Swords left the building, and sneaked quietly out into the graveyards, believing that he might trap the knocked from the outside.

“I ducked down behind a tombstone,” Swords said later, “and waited. I still felt there was some natural explanation of the whole thing.”

“Then I simply froze in my tracks. From what seemed to be right beside me came the soft notes of a bugle. In a moment I heard the throaty voice of an unseen man who seemed to be calling the roll of the dead. ‘Jack Smith?’ the voice intoned, and from the little distance away came the answer, ‘Here!’”

Confederate dead Oakland Cemetery Atlanta Georgia
Rows of Confederate dead, 2011. Photo by Lewis O. Powell IV,
all rights reserved.

Swords listened to that ghostly roll call. Trembling, he flashed his light over the rows of little white crosses. There was nothing visible, but the roll call of the dead went on.

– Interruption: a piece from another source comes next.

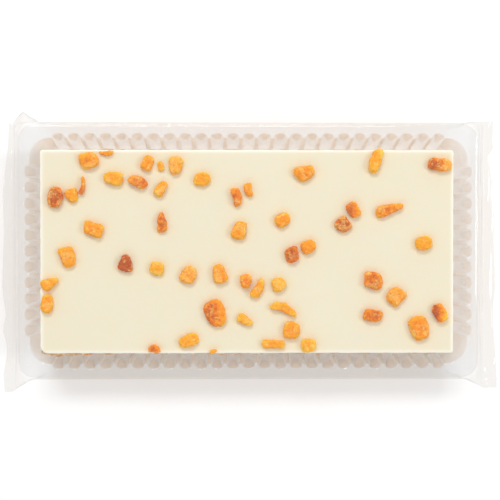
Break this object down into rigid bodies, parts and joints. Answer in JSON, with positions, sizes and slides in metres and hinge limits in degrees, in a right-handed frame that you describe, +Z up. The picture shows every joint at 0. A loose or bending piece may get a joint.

Patrolman W. H. Dodd, driver of the Atlanta patrol wagon, was passing the cemetery one night when he heard the bark of a service pistol ripping through the dark. Dodd jammed on his brakes, jumped from the wagon, leaped the iron fence and rushed into the cemetery.

“I found the night patrolman,” he reported later, “standing in a narrow pathway, his still smoking gun in his hand. The patrolman, a man named Cason, but not the same one that had raced the ghost on his bicycle, was trembling. His wild eyes were staring out into the darkness.

“’God,’ he sighed. I saw a ghost, and shot at it. I couldn’t have missed it, but there is nothing there now.’” Cason withdrew from the beat.

Grave of General John B Gordon Oakland Cemetery
Grave of Confederate General John B. Gordon, Oakland, 2011. Photo by Lewis O. Powell IV,
all rights reserved.

Another officer, one of the last assigned to the cemetery night patrol, came out of the graveyard one morning trembling, to tell that he had seen the Confederate hero, General John B. Gordon, who is buried in Oakland cemetery, astride a white horse, waving a ghostly sword, and issuing commands in a soft whisper to the ghostly figures of his staff who stood around him.

The Atlanta police still explain the happenings in the Oakland graveyard at night. They don’t even try. But they have ended the night patrol in the cemetery.